Bearbeiter: Rainer Borns

MwStSyst-RL: Art 98

MwStSyst-RL: Anhang III Nr 1, 12a

Abstract

Der EuGH hatte zu entscheiden, ob Lebensmittel, die aus dergleichen Hauptzutat bestehen, unterschiedlichen Mehrwertsteuersätzen unterworfen werden können, je nachdem ob sie im Einzelhandel verkauft werden oder ob sie auf Bestellung eines Kunden zum sofortigen Verzehr zubereitet und warm abgegeben werden.

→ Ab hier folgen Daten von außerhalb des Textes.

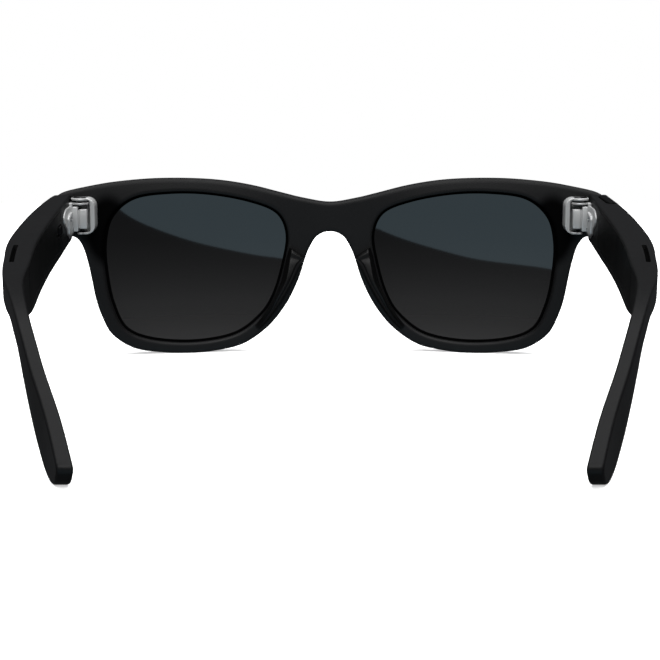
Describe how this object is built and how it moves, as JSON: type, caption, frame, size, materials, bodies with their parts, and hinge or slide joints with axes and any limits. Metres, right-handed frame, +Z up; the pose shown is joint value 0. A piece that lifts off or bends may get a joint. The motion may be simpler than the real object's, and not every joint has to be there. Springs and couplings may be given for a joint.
{
  "type": "smart glasses",
  "caption": "Thick-rimmed smart glasses with dark lenses, round camera and capture-light windows, and folding temples that hold speakers, a battery and a main board.",
  "frame": {"origin": "on the table, under the middle of the glasses' box as they stand open on the lower rims and the temple tips", "axes": "+Y the way the wearer looks, +Z up, +X to the wearer's right"},
  "size_m": [0.1488, 0.1538, 0.0471],
  "materials": {
    "frame_plastic": "fine matt moulded black",
    "cover_plastic": "fine matt moulded black",
    "lens_tint": "dark tint, darker at the top",
    "window_black": "smoked clear",
    "module_black": "matt black",
    "lamp_white": "diffuse white",
    "steel": "satin",
    "gold_plate": "bright plated",
    "flex_film": "amber polyimide film",
    "hinge_chrome": "polished",
    "mesh_black": "fine woven mesh",
    "cell_foil": "satin foil pouch",
    "board_green": "solder mask green",
    "control_black": "satin black",
    "seal_rubber": "soft black"
  },
  "bodies": {
    "front": {"front_frame": "frame_plastic", "rear_frame": "frame_plastic", "lens_left": "lens_tint", "lens_right": "lens_tint", "nose_pad_left": "frame_plastic", "nose_pad_right": "frame_plastic", "camera_window": "window_black", "camera_module": "module_black", "light_window": "window_black", "light_module": "lamp_white", "bridge_microphone": "steel", "charging_contacts": "gold_plate", "front_flex": "flex_film", "hinge_bracket_left": "hinge_chrome", "hinge_bracket_right": "hinge_chrome", "hinge_pin_left": "steel", "hinge_pin_right": "steel", "bracket_screws": "steel"},
    "left_temple": {"temple_shell_left": "frame_plastic", "temple_cover_left": "cover_plastic", "hinge_knuckle_left": "hinge_chrome", "knuckle_screws_left": "steel", "speaker_left": "steel", "speaker_mesh_left": "mesh_black", "microphone_left": "steel", "temple_flex_left": "flex_film", "battery": "cell_foil", "switch_contacts": "module_black"},
    "right_temple": {"temple_shell_right": "frame_plastic", "temple_cover_right": "cover_plastic", "hinge_knuckle_right": "hinge_chrome", "knuckle_screws_right": "steel", "speaker_right": "steel", "speaker_mesh_right": "mesh_black", "microphone_right": "steel", "temple_flex_right": "flex_film", "main_board": "board_green", "chip_shield": "steel", "antenna": "gold_plate", "touch_sensor": "flex_film", "button_switch": "steel", "button_seal": "seal_rubber"},
    "power_switch": {"power_switch": "control_black"},
    "capture_button": {"capture_button": "control_black"}
  },
  "joints": [
    {"name": "left_fold", "type": "hinge", "parent": "front", "child": "left_temple", "pos_m": [-0.065, 0.05887, 0.038], "axis": [0, 0, 1], "range_deg": [0, 85]},
    {"name": "right_fold", "type": "hinge", "parent": "front", "child": "right_temple", "pos_m": [0.065, 0.05887, 0.038], "axis": [0, 0, -1], "range_deg": [0, 75]},
    {"name": "capture_button_press", "type": "slide", "parent": "right_temple", "child": "capture_button", "axis": [0, 0.1045, -0.9945], "range_m": [0, 0.0004], "stiffness_N_per_m": 1500, "springref_m": -0.0002},
    {"name": "power_switch_slide", "type": "slide", "parent": "left_temple", "child": "power_switch", "axis": [0, -0.9945, -0.1045], "range_m": [0, 0.002]}
  ]
}
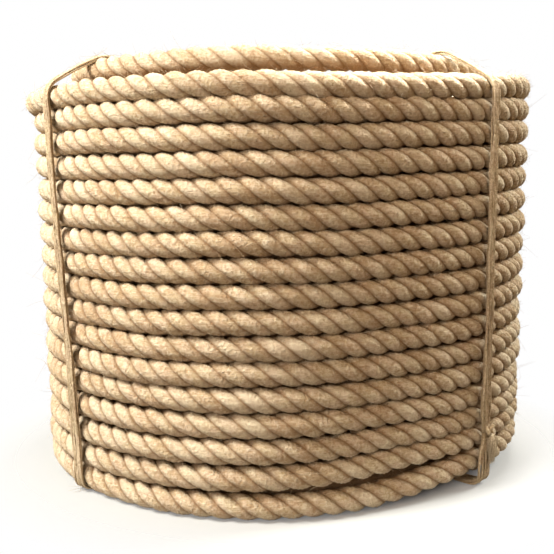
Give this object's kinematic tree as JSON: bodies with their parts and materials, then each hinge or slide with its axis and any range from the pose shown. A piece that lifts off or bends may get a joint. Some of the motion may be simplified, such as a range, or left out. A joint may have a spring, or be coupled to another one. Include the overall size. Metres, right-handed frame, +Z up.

EuGH 5. 10. 2023, C-146/22, Dyrektor Krajowej Informacji Skarbowej

Sachverhalt

YD betreibt eine Kaffeehauskette in der unter anderem Getränke mit der Bezeichnung „Classic Hot Chocolate“ verkauft werden. Dabei handelt es sich um eine heiße Schokolade, die auf der Basis von Milch und Schokoladensauce zubereitet wird. YD ersuchte die Steuerbehörde um eine verbindliche Auskunft über den auf dieses Getränk anwendbaren Mehrwertsteuersatz. Die Steuerbehörde stellte mit Bescheid fest, dass die Zubereitung und Abgabe dieses Getränkes als ernährungsbezogene Dienstleistung dem besonderen Steuersatz von 8 % unterliegt. YD focht diesen Bescheid mit der Begründung an, dass es sich dabei um ein Getränk auf Milchbasis handle, das dem besonderen Steuersatz von 5 % unterliege. Das vorlegende Gericht hatte Zweifel, ob die nationale Praxis mit der Mehrwertsteuerrichtlinie in ihrer Auslegung vereinbar ist und legte die folgende Frage dem EuGH vor:

Ist Art 98 MwStSyst-RL iVm Anhang III Nr 1 und 12a MwStSyst-RL dahin auszulegen, dass er nationalen Regelungen entgegensteht, nach der für Lebensmittel, die aus derselben Hauptzutat bestehen, zwei unterschiedliche ermäßigte Mehrwertsteuersätze gelten, je nachdem ob sie im Einzelhandel verkauft werden oder ob sie auf Bestellung eines Kunden zum sofortigen Verzehr zubereitet und warm abgegeben werden?

Entscheidung des EuGH

Der EuGH weist zunächst darauf hin, dass Lieferungen und Dienstleistungen dem Normalsteuersatz zu unterwerfen sind. Davon abweichend können gem Art 98 MwStSyst-RL ermäßigt Steuersätze auf jene Lieferungen und Dienstleistungen angewandt werden, die im Anhang III MwStSyst-RL taxativ aufgezählt werden. Der Zweck dieser ermäßigten Steuersätze ist, die Kosten für bestimmte Leistungen zu senken und somit dem Endverbraucher den Zugang zu erleichtern. Es ist Aufgabe der Mitgliedstaaten die Leistungen genauer zu bestimmen, die unter die jeweiligen Kategorien des Anhang III der MwStSyst-RL subsumiert werden können. Bei dieser näheren Ausgestaltung steht es dem nationalen Gesetzgeber frei, die Lieferungen und Dienstleistungen nach der Methode einzustufen, die er für am geeignetsten hält. Die Mehrwertsteuerrichtlinie schließt es laut EuGH nicht aus, dass Lieferungen oder Dienstleistungen, die zur selben Kategorie des Anhang III gehören, unterschiedlichen Steuersätzen unterworfen werden. Diese selektive Anwendung von Steuersätzen ist allerdings ausschließlich unter Berücksichtigung des Neutralitätsgrundsatzes zulässig.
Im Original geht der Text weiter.